Note: If an LLC elects to be taxed under Subchapter S, it will have pass through taxation like an S-corp. But … if that’s the case, then the LLC’s distribution of profits is subject to an employment tax, while the dividends from a S-corp are not.
The LLC is considered superior to a corporation when it comes to asset protection. Here’s why. Let’s say Mr. Creditor has a judgment against you for $25,000. If you hold stock in a corporation, Mr. Creditor can force you to sell that stock in order to satisfy the debt. In contrast, if you are a member of an LLC, Mr. Creditor is only able serve you with what’s called a “charging order.” A charging order (which is issued by from a judge) allows Mr. Creditor to get only the money or property that is distributed to you, the member. Thus, if the LLC never distributes anything to you, then Mr. Creditor won’t get anything, either.
Unlike LLC’s which have no formal annual requirements, Corporations are required to: (1) hold annual meetings of shareholders, (2) hold annual meetings of the board of directors, (3) document the meetings of shareholders with minutes or resolutions, (4) document the meetings of the board of directors with minutes or resolutions, (5) file an annual report with the Arizona Corporation Commission, and (6) pay a $45 annual fee to the Arizona Corporation Commission. Should a corporation fail to fulfill these formalities, the Arizona Corporation Commission may dissolve the entity.
Note: At the very LEAST, your entity should have a separate checking account, its own EIN and an operating agreement (for LLC) or bylaws (for a corporation) – with regard to legal formalities – so that it appears to the rest of the world and the Court that the entity is separate from you, and not an “alter ego.” Otherwise, Mr. Creditor may be able to pierce the corporate veil and get to your personal assets in order to satisfy a judgment against your entity.

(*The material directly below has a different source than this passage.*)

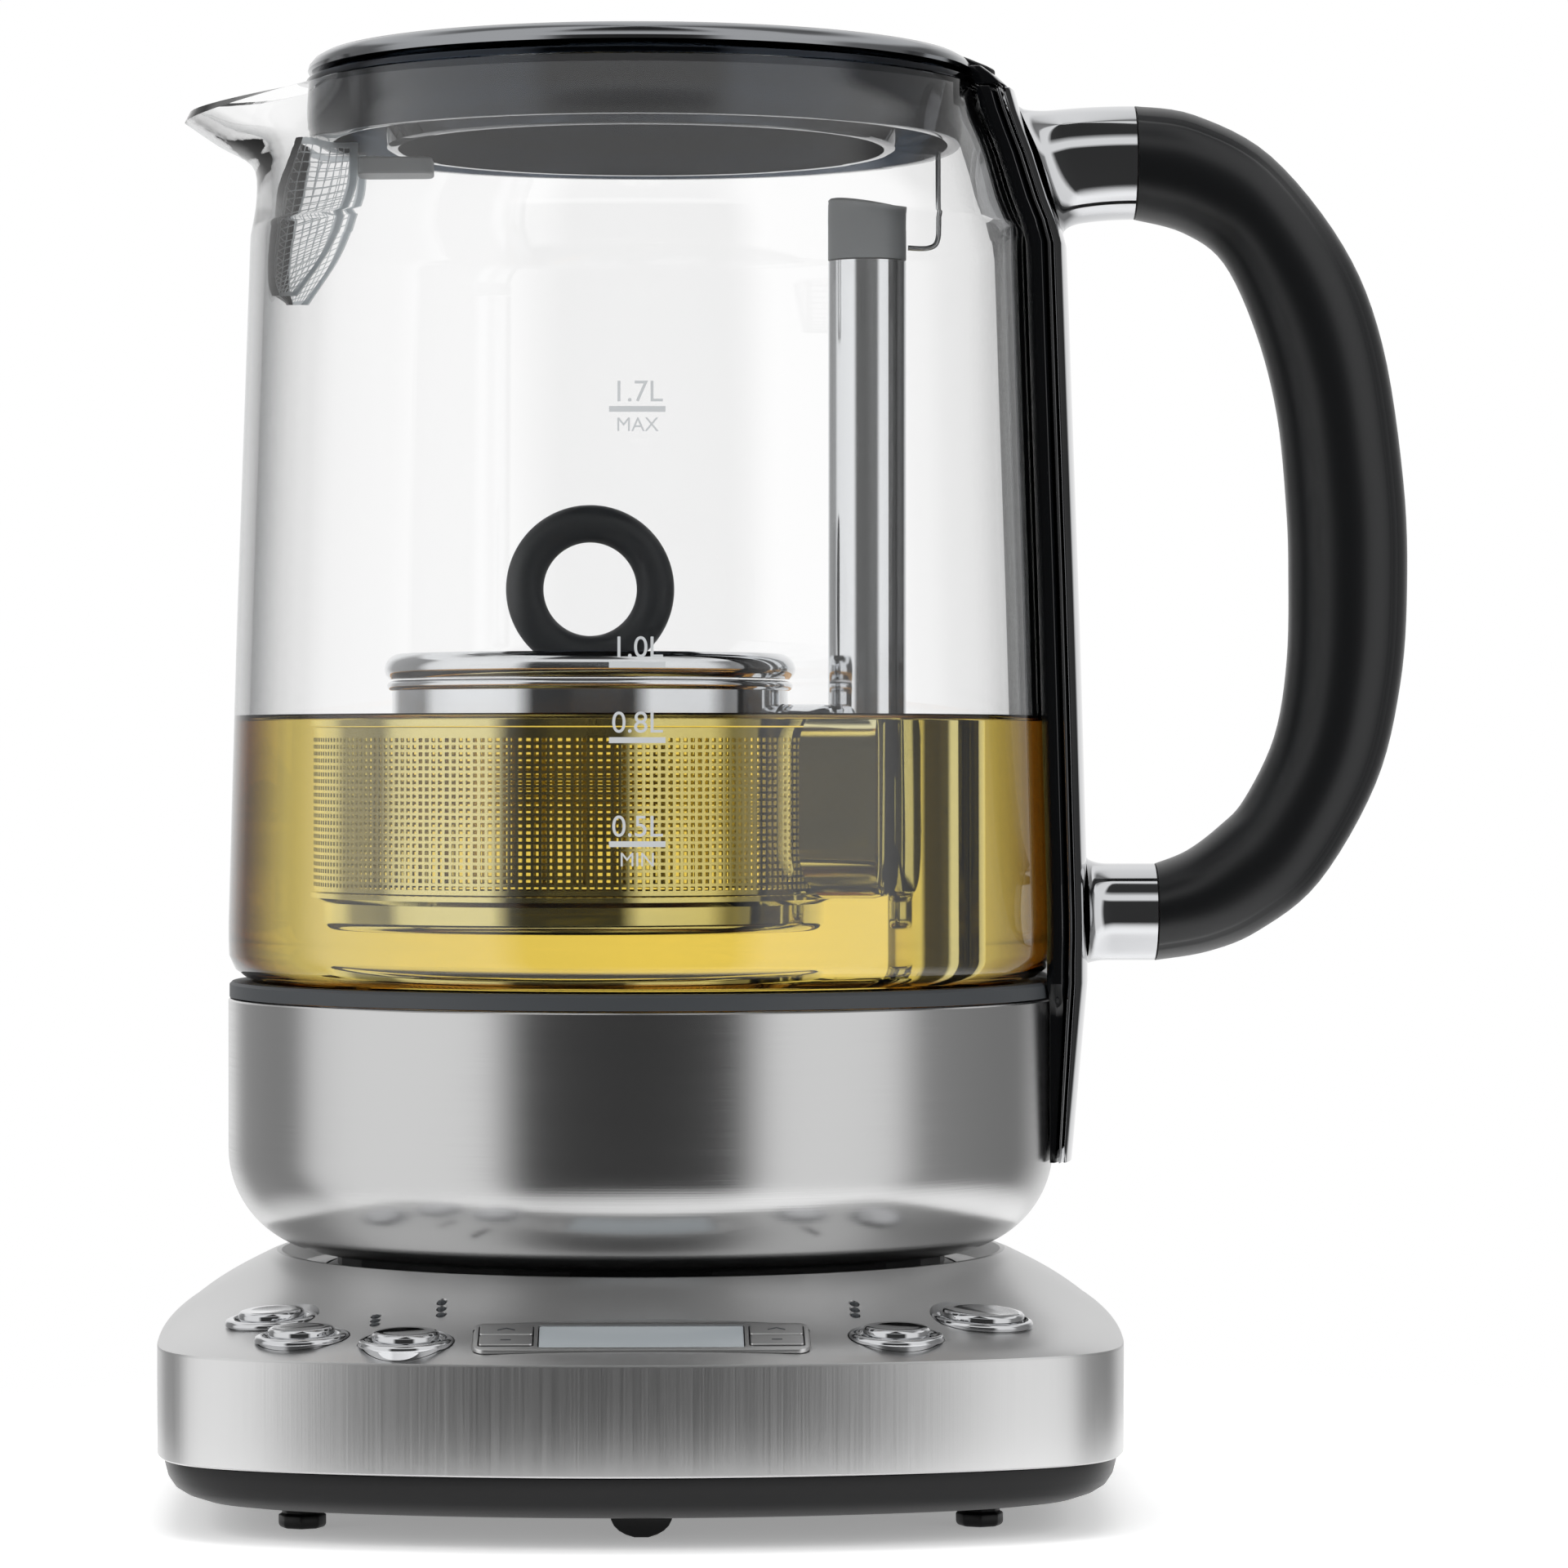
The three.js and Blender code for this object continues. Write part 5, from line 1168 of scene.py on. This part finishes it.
# %% Floor
floor_radius = 0.6
disc = bmesh.new()
bmesh.ops.create_circle(disc, cap_ends=True, segments=96, radius=floor_radius)
floor = placed("floor", mesh_from("floor", disc))
paper = new_finish("acrylic white", "#FAFAFA", 0.9, more={
    "Specular IOR Level": 0.1, "Emission Color": white, "Emission Strength": 0.3})
place = add_node(paper, "ShaderNodeTexCoord").outputs["Object"]
far = add_node(paper, "ShaderNodeVectorMath", {"operation": "LENGTH"}, links={0: place})
fade = add_node(
    paper, "ShaderNodeMapRange", {"interpolation_type": "SMOOTHSTEP"},
    {"From Min": 0.11, "From Max": 0.24, "To Min": 1.0, "To Max": 0.0}, {"Value": far.outputs["Value"]})
paper.node_tree.links.new(fade.outputs["Result"], paper.node_tree.nodes["Principled BSDF"].inputs["Alpha"])
floor.data.materials.append(paper)
print("floor radius in m:", floor_radius)

# %% [markdown]
# Three soft boxes light the scene: one on each side of the camera and a large one above.

# %% Lamps
def soft_lamp(name, place, size, watts):
    lamp = bpy.data.lights.new(name, "AREA")
    lamp.shape = "RECTANGLE"
    lamp.size, lamp.size_y = size
    lamp.energy = watts
    holder = placed(name, lamp)
    holder.location = place
    holder.rotation_euler = (Vector((0, 0, 0.13)) - Vector(place)).to_track_quat("-Z", "Y").to_euler()
    holder.visible_glossy = False
    holder.visible_transmission = False

soft_lamp("left box", (-0.9, -0.5, 0.5), (0.5, 0.9), 5)
soft_lamp("right box", (0.9, -0.6, 0.5), (0.4, 0.9), 4)
soft_lamp("top box", (0, 0.1, 1.1), (0.9, 0.9), 6)
print("lamps:", len(bpy.data.lights))

# %% [markdown]
# The camera stands 1.1 m in front of the jug's axis, at half the jug's height, with a long lens. The
# look of the picture comes from there: the base is seen a little from above and the lid edge on.

# %% Camera
camera = placed("camera", bpy.data.cameras.new("camera"))
bpy.context.scene.camera = camera
camera.data.lens = 137.5
camera.data.sensor_width = 36
camera.location = (jug_x, -1.1, 0.132)
aim = Vector((jug_x + 0.0262, 0, 0.1292))
camera.rotation_euler = (aim - camera.location).to_track_quat("-Z", "Y").to_euler()
bpy.context.scene.view_settings.view_transform = "Standard"
print("camera at:", [round(c, 3) for c in camera.location])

While we advise all of our clients to keep hold meetings and keep records, Arizona does not require LLCs to have meetings of members and managers or to document meetings with minutes or signed resolutions. This ease makes an LLC superior to a corporation. If a creditor tries to pierce the company veil and hold the members liable for the debts of an Arizona LLC, the LLC will not be found wanting for failure to follow formalities if they are unable to produce meeting minutes or resolutions. On the other hand, this could be a problem for a corporation that was legally obligated to keep those records.
The owners of a corporation are called “shareholders” while the owners of an LLC are “members.” The difference between shareholders and members is significant. The members of an LLC may distribute ownership without regard to a capital contributions, so profits can be distributed just as freely (subject to the operating agreement). In sum, in an LLC, although a certain member may not have invested as much as another member, an LLC’s operating agreement may allow for an equal share of the profits among the members.

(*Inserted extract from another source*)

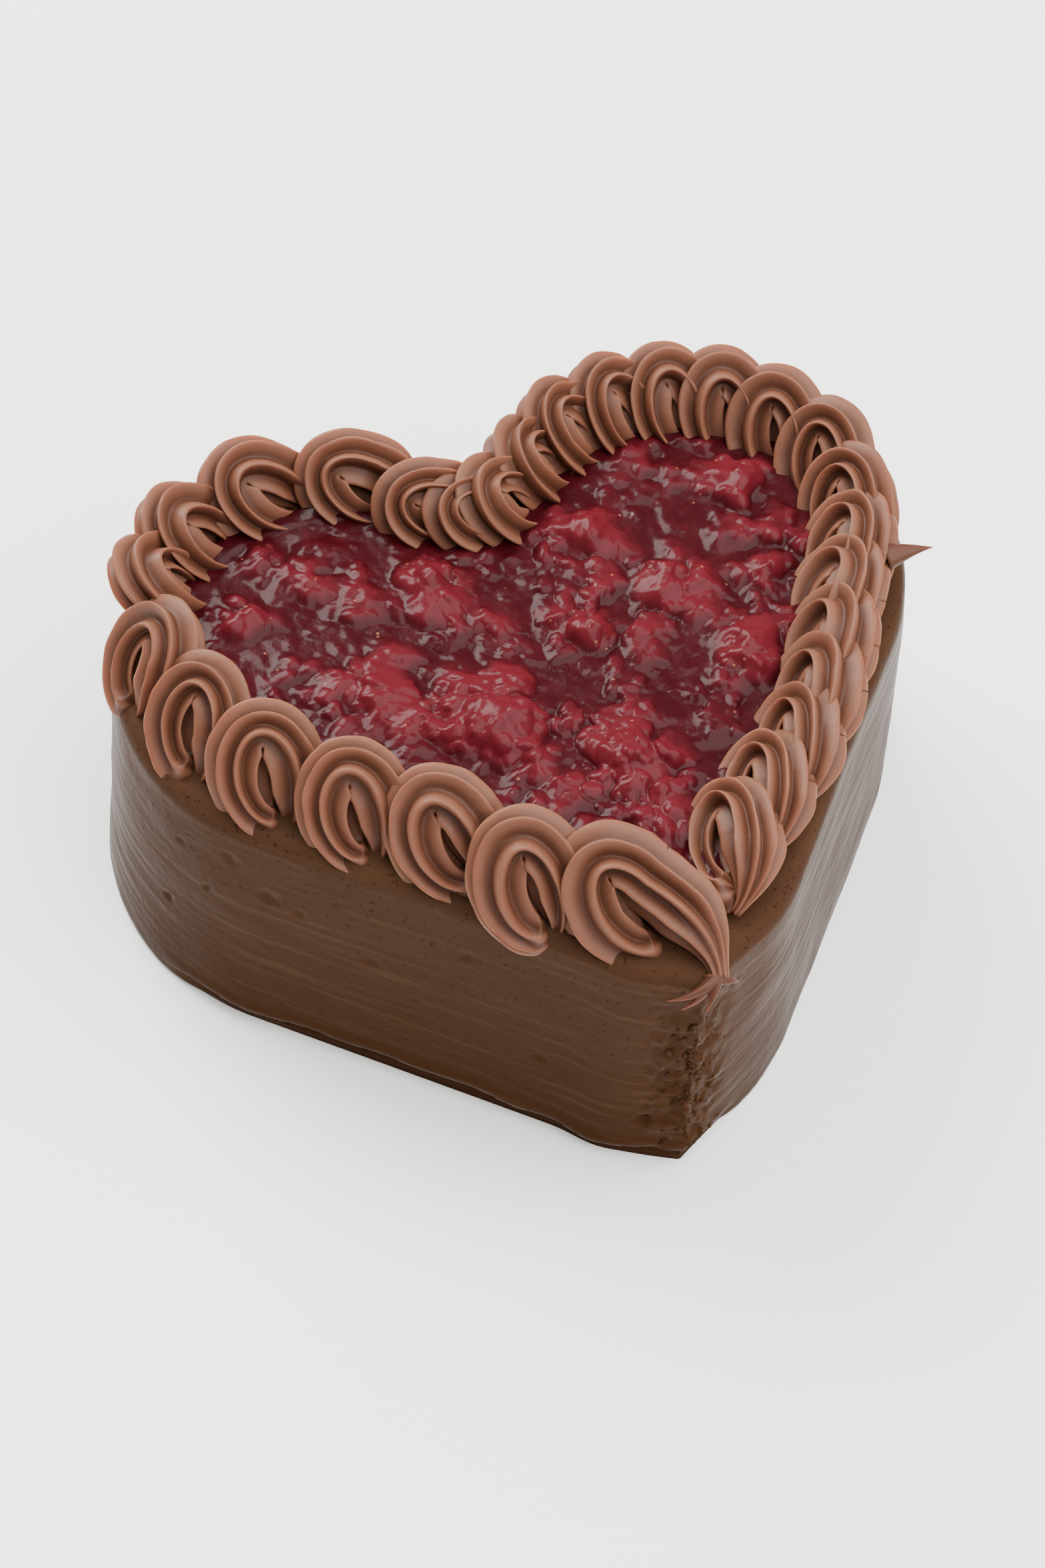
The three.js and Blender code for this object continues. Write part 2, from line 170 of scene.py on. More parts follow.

A C corp can do something similar, but doing so would require different classes of stock. In contrast, an S-corp must have only a single class of stock, with dividends distributed in proportion to a shareholders capital investment.
Operating/Managing/Running the Business
Any member of an LLC may be a manager – even another LLC. In contrast, a corporation must have a more formal corporate structure – there must be a board of directors for management (who represent the shareholders) and officers (who run the business operations). The shareholders of a corporation are separate from the decision making process (except for some major decisions) and tend only to elect the board of directors. Of course, a shareholder can be elected as a board member or hired by the board as an officer.
Ultimately, most entities formed in Arizona are LLCs. Of course, we’ve advised clients to set up corporations as well, and they’ve become board members, officers and shareholders, or any combination thereof. While there are many issues to balance in choosing between a corporation and an LLC, the LLC is generally the most popular entity to use in Arizona due to its flexibility (taxes, governance and distributions), increased asset protection and more relaxed formalities requirements.